[BEGIN]

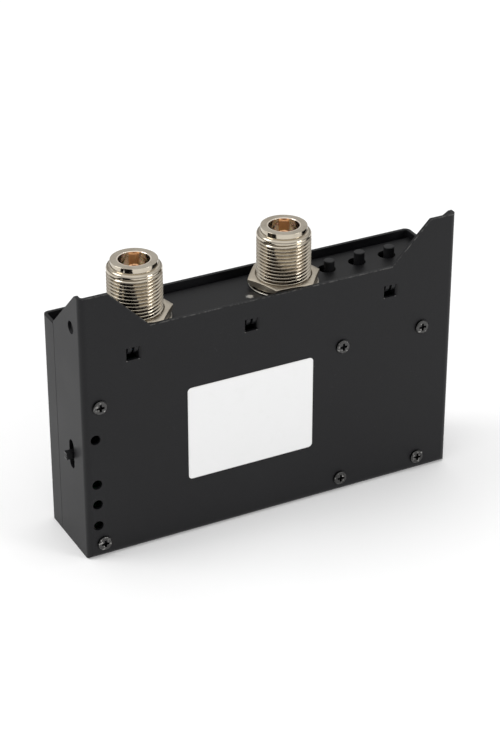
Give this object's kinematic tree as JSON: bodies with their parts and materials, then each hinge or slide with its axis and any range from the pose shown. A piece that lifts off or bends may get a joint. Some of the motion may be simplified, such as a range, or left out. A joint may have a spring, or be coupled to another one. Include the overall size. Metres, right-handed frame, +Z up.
{
  "type": "antenna analyzer",
  "caption": "Handheld antenna analyzer in a folded sheet case, with threaded coaxial sockets, push buttons and a slide switch at the top and end.",
  "frame": {"origin": "middle of the case's length and depth, on its underside", "axes": "+X towards the end with the power switch, +Y out of the rear face with the screws, +Z up towards the threaded sockets"},
  "size_m": [0.121, 0.0276, 0.0839],
  "materials": {
    "case_sheet": "fine-texture black powder coat",
    "nickel": "nickel plating over brass",
    "zinc_steel": "bright zinc plating",
    "white_plastic": "smooth white",
    "gold": "gold plating",
    "button_plastic": "fine moulded black",
    "black_plastic": "moulded black",
    "tinned_steel": "bright tin plating",
    "circuit_board": "green solder mask",
    "gasket_foam": "closed-cell foam",
    "panel_glass": "clear cover glass",
    "display_metal": "satin metal frame",
    "amber_film": "amber polyimide film",
    "battery_foil": "matte laminate foil",
    "lead_red": "soft wire insulation",
    "brass_plated": "nickel plating over brass",
    "black_steel": "black oxide",
    "light_plastic": "clear lens over a chip",
    "label_vinyl": "blank white vinyl"
  },
  "bodies": {
    "case": {"rear_cover": "case_sheet", "front_cover": "case_sheet", "top_plate": "case_sheet", "port_1_body": "nickel", "port_2_body": "nickel", "port_1_nut": "nickel", "port_2_nut": "nickel", "port_1_lock_washer": "zinc_steel", "port_2_lock_washer": "zinc_steel", "port_1_insulator": "white_plastic", "port_2_insulator": "white_plastic", "port_1_contact": "gold", "port_2_contact": "gold", "left_button_switch": "black_plastic", "centre_button_switch": "black_plastic", "right_button_switch": "black_plastic", "power_switch_body": "black_plastic", "power_switch_frame": "tinned_steel", "main_board": "circuit_board", "display_gasket": "gasket_foam", "touch_panel": "panel_glass", "display_module": "display_metal", "display_connector": "white_plastic", "display_ribbon": "amber_film", "battery": "battery_foil", "battery_tape": "gasket_foam", "battery_leads": "lead_red", "battery_plug": "white_plastic", "battery_header": "white_plastic", "usb_socket": "tinned_steel", "front_standoffs": "brass_plated", "corner_standoffs": "brass_plated", "middle_standoffs": "brass_plated", "rear_screws": "black_steel", "board_screws": "zinc_steel", "shield_can_1": "tinned_steel", "shield_can_2": "tinned_steel", "processor": "black_plastic", "indicator_lights": "light_plastic", "blank_label": "label_vinyl"},
    "left_push_button": {"left_button": "button_plastic"},
    "centre_push_button": {"centre_button": "button_plastic"},
    "right_push_button": {"right_button": "button_plastic"},
    "power_lever": {"power_switch_lever": "black_plastic"}
  },
  "joints": [
    {"name": "left_button_press", "type": "slide", "parent": "case", "child": "left_push_button", "axis": [0, 0, -1], "range_m": [0, 0.00035], "stiffness_N_per_m": 2000, "springref_m": -0.0005},
    {"name": "centre_button_press", "type": "slide", "parent": "case", "child": "centre_push_button", "axis": [0, 0, -1], "range_m": [0, 0.00035], "stiffness_N_per_m": 2000, "springref_m": -0.0005},
    {"name": "right_button_press", "type": "slide", "parent": "case", "child": "right_push_button", "axis": [0, 0, -1], "range_m": [0, 0.00035], "stiffness_N_per_m": 2000, "springref_m": -0.0005},
    {"name": "power_lever_slide", "type": "slide", "parent": "case", "child": "power_lever", "axis": [0, 0, 1], "range_m": [0, 0.002]}
  ]
}
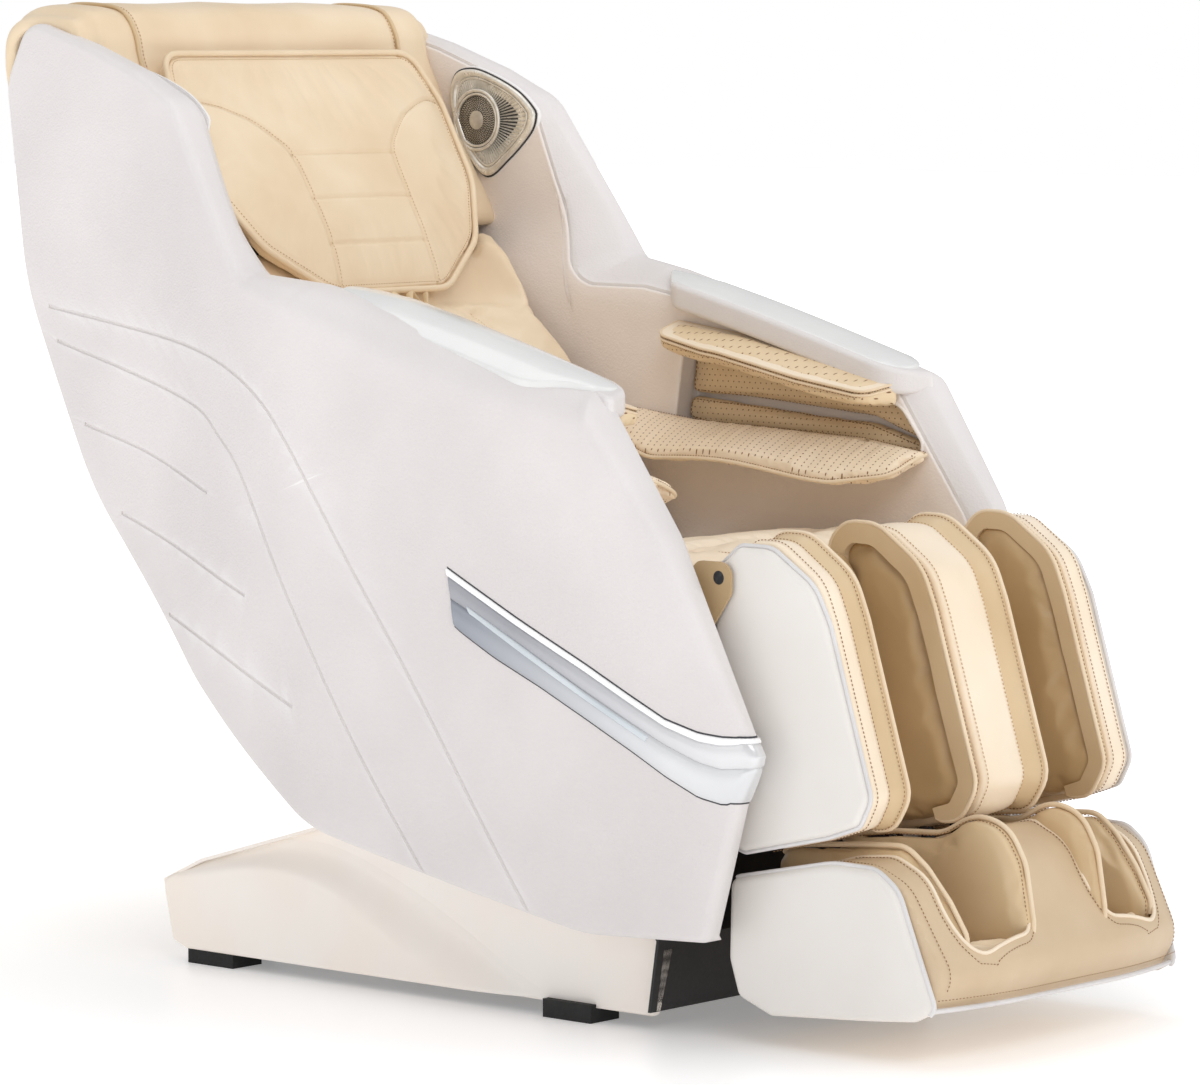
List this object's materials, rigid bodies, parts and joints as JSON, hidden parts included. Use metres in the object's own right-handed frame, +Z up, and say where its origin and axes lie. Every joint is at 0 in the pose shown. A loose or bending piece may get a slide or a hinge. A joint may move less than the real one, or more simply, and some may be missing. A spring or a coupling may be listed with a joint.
{
  "type": "massage chair",
  "caption": "Reclining home massage chair: padded capsule with arm pockets, roller carriage, swinging leg unit and sliding foot unit on a floor base.",
  "frame": {"origin": "on the floor at the middle of the object's box", "axes": "+Z up, the occupant faces -Y, +X is the occupant's left"},
  "size_m": [0.7616, 1.4539, 1.1929],
  "materials": {
    "shell_plastic": "fine pebble-grain moulded plastic, light warm grey",
    "wall_plastic": "fine pebble-grain moulded plastic, slightly darker warm grey",
    "gloss_inset": "smooth glossy greenish white",
    "trim_chrome": "satin silver with a bright edge",
    "light_bar": "translucent diffuser",
    "trim_gloss": "glossy white to silver",
    "speaker_silver": "satin silver with radial ribs",
    "speaker_mesh": "perforated grille",
    "leather_beige": "smooth leatherette with stitched seams",
    "leather_light": "light beige leatherette",
    "leather_tan": "soft wrinkled leatherette",
    "leather_white": "off-white leatherette with piping",
    "leather_perforated": "perforated leatherette",
    "base_plastic": "satin cream moulded plastic",
    "rubber_black": "matte",
    "frame_steel": "black powder coat",
    "bright_steel": "ground steel",
    "nylon": "moulded nylon",
    "roller_rubber": "soft rubber",
    "back_leather": "fine grained leatherette over a moulded panel"
  },
  "bodies": {
    "base": {"base_frame": "frame_steel", "base_cover_left": "base_plastic", "base_cover_right": "base_plastic", "base_cover_rear": "base_plastic", "base_cover_front": "base_plastic", "rubber_feet": "rubber_black", "control_box": "nylon", "power_inlet": "nylon", "air_pump": "nylon"},
    "switch": {"power_switch": "nylon"},
    "wheels": {"transport_wheels": "roller_rubber"},
    "slider": {"slide_frame": "frame_steel", "tilt_pins": "bright_steel"},
    "tilt_cylinder": {"tilt_actuator": "nylon"},
    "tilt_piston": {"tilt_rod": "bright_steel"},
    "capsule": {"seat_frame": "frame_steel", "back_frame": "frame_steel", "guide_rails": "bright_steel", "shell_left": "shell_plastic", "shell_right": "shell_plastic", "inner_wall_left": "wall_plastic", "inner_wall_right": "wall_plastic", "armrest_left": "wall_plastic", "armrest_right": "wall_plastic", "armrest_insets": "gloss_inset", "upper_arm_pads": "leather_perforated", "lower_arm_pads": "leather_perforated", "arm_back_pads": "leather_perforated", "trim_strips": "trim_chrome", "light_bars": "light_bar", "trim_blades": "trim_gloss", "speaker_bezels": "speaker_silver", "speaker_grilles": "speaker_mesh", "seat_cushion": "leather_beige", "back_cushion": "leather_beige", "hood": "leather_beige", "rear_panel": "back_leather"},
    "pillow": {"head_pillow": "leather_beige"},
    "carriage": {"carriage_frame": "bright_steel", "guide_shoes": "nylon", "knead_motor": "nylon"},
    "arm_left": {"roller_arm_left": "nylon"},
    "arm_right": {"roller_arm_right": "nylon"},
    "roller_ul": {"roller_upper_left": "roller_rubber"},
    "roller_ll": {"roller_lower_left": "roller_rubber"},
    "roller_ur": {"roller_upper_right": "roller_rubber"},
    "roller_lr": {"roller_lower_right": "roller_rubber"},
    "leg_cylinder": {"leg_actuator": "nylon"},
    "leg_piston": {"leg_rod": "bright_steel"},
    "legrest": {"leg_frame": "frame_steel", "calf_side_panels": "leather_white", "calf_outer_pads": "leather_light", "calf_divider": "leather_light", "calf_back_pads": "leather_tan"},
    "footrest": {"foot_frame": "bright_steel", "foot_side_panels": "leather_white", "foot_cover": "leather_beige", "foot_pads": "leather_tan"},
    "front_foot_roller": {"foot_roller_front": "nylon"},
    "rear_foot_roller": {"foot_roller_rear": "nylon"}
  },
  "joints": [
    {"name": "capsule_slide", "type": "slide", "parent": "base", "child": "slider", "axis": [0, -1, 0], "range_m": [0, 0.1005]},
    {"name": "capsule_tilt", "type": "hinge", "parent": "slider", "child": "capsule", "pos_m": [0, 0.036, 0.33], "axis": [-1, 0, 0], "range_deg": [0, 30]},
    {"name": "tilt_actuator_pivot", "type": "hinge", "parent": "base", "child": "tilt_cylinder", "pos_m": [0.09, -0.12, 0.1], "axis": [1, 0, 0], "range_deg": [0, 6.81]},
    {"name": "tilt_rod_slide", "type": "slide", "parent": "tilt_cylinder", "child": "tilt_piston", "axis": [0, -0.1088, 0.9941], "range_m": [0, 0.0954]},
    {"name": "legrest_swing", "type": "hinge", "parent": "capsule", "child": "legrest", "pos_m": [0, -0.412, 0.538], "axis": [-1, 0, 0], "range_deg": [0, 75]},
    {"name": "foot_extend", "type": "slide", "parent": "legrest", "child": "footrest", "axis": [0, -0.302, -0.9533], "range_m": [0, 0.1005]},
    {"name": "leg_actuator_pivot", "type": "hinge", "parent": "capsule", "child": "leg_cylinder", "pos_m": [0, -0.1, 0.29], "axis": [-1, 0, 0], "range_deg": [0, 4.68]},
    {"name": "leg_rod_slide", "type": "slide", "parent": "leg_cylinder", "child": "leg_piston", "axis": [0, -0.9396, 0.3422], "range_m": [0, 0.166]},
    {"name": "pillow_flip", "type": "hinge", "parent": "capsule", "child": "pillow", "pos_m": [0, 0.551, 1.1206], "axis": [-1, 0, 0], "range_deg": [0, 70]},
    {"name": "massage_travel", "type": "slide", "parent": "capsule", "child": "carriage", "axis": [0, 0.6157, 0.788], "range_m": [0, 0.3]},
    {"name": "left_arm_swing", "type": "hinge", "parent": "carriage", "child": "arm_left", "pos_m": [0.089, 0.22795, 0.51635], "axis": [1, 0, 0], "range_deg": [-10, 10]},
    {"name": "right_arm_swing", "type": "hinge", "parent": "carriage", "child": "arm_right", "pos_m": [-0.089, 0.22795, 0.51635], "axis": [1, 0, 0], "range_deg": [-10, 10]},
    {"name": "roller_ul_spin", "type": "hinge", "parent": "arm_left", "child": "roller_ul", "pos_m": [0.107, 0.25393, 0.56584], "axis": [1, 0, 0], "continuous": true},
    {"name": "roller_ll_spin", "type": "hinge", "parent": "arm_left", "child": "roller_ll", "pos_m": [0.107, 0.18621, 0.47916], "axis": [1, 0, 0], "continuous": true},
    {"name": "roller_ur_spin", "type": "hinge", "parent": "arm_right", "child": "roller_ur", "pos_m": [-0.107, 0.25393, 0.56584], "axis": [1, 0, 0], "continuous": true},
    {"name": "roller_lr_spin", "type": "hinge", "parent": "arm_right", "child": "roller_lr", "pos_m": [-0.107, 0.18621, 0.47916], "axis": [1, 0, 0], "continuous": true},
    {"name": "front_foot_roller_spin", "type": "hinge", "parent": "footrest", "child": "front_foot_roller", "pos_m": [0, -0.606, 0.084], "axis": [1, 0, 0], "continuous": true},
    {"name": "rear_foot_roller_spin", "type": "hinge", "parent": "footrest", "child": "rear_foot_roller", "pos_m": [0, -0.53, 0.084], "axis": [1, 0, 0], "continuous": true},
    {"name": "wheel_spin", "type": "hinge", "parent": "base", "child": "wheels", "pos_m": [0, 0.432, 0.024], "axis": [1, 0, 0], "continuous": true},
    {"name": "power_switch_rock", "type": "hinge", "parent": "base", "child": "switch", "pos_m": [-0.105, 0.482, 0.066], "axis": [1, 0, 0], "range_deg": [0, 8]}
  ],
  "couplings": [
    {"joint": "capsule_slide", "follows": "capsule_tilt", "m_per_rad": 0.19099},
    {"joint": "tilt_actuator_pivot", "follows": "capsule_tilt", "ratio": 0.22361},
    {"joint": "tilt_rod_slide", "follows": "capsule_tilt", "m_per_rad": 0.18125},
    {"joint": "foot_extend", "follows": "legrest_swing", "m_per_rad": 0.076394},
    {"joint": "leg_actuator_pivot", "follows": "legrest_swing", "ratio": 0.06106},
    {"joint": "leg_rod_slide", "follows": "legrest_swing", "m_per_rad": 0.12641},
    {"joint": "right_arm_swing", "follows": "left_arm_swing", "ratio": -1},
    {"joint": "rear_foot_roller_spin", "follows": "front_foot_roller_spin", "ratio": 1}
  ]
}
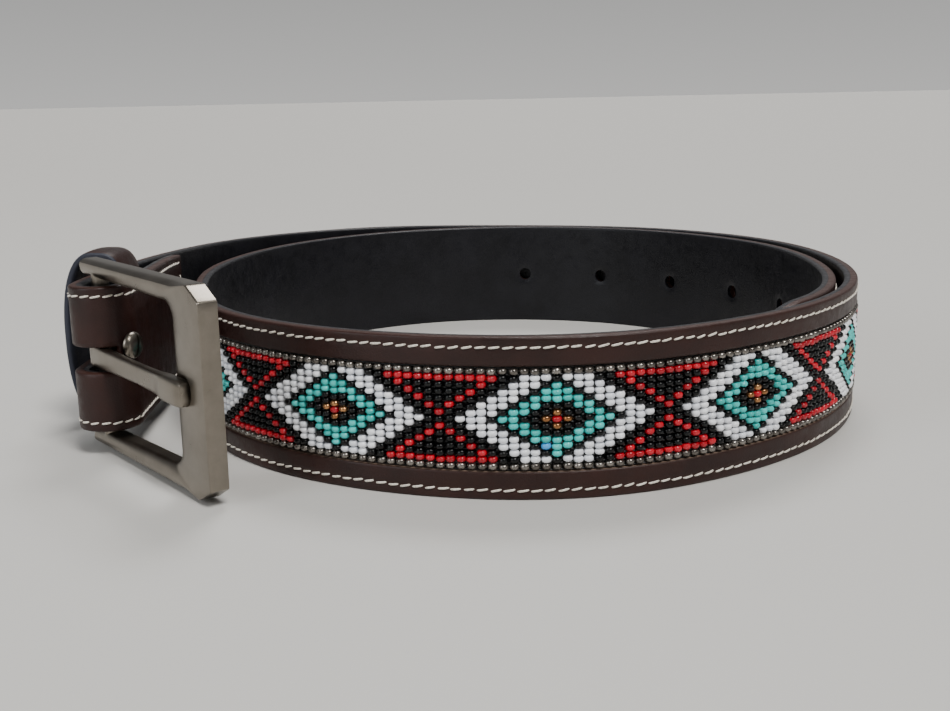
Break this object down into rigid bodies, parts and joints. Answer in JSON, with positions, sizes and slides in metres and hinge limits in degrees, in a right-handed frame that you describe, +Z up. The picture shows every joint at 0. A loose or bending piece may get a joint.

[END]

• EXERCISE PROMPT: Which lines hold the word "loose"? Copy all of them.

• WRITTEN ANSWER:
List this object's materials, rigid bodies, parts and joints as JSON, hidden parts included. Use metres in the object's own right-handed frame, +Z up, and say where its origin and axes lie. Every joint is at 0 in the pose shown. A loose or bending piece may get a slide or a hinge. A joint may move less than the real one, or more simply, and some may be missing. A spring or a coupling may be listed with a joint.
Break this object down into rigid bodies, parts and joints. Answer in JSON, with positions, sizes and slides in metres and hinge limits in degrees, in a right-handed frame that you describe, +Z up. The picture shows every joint at 0. A loose or bending piece may get a joint.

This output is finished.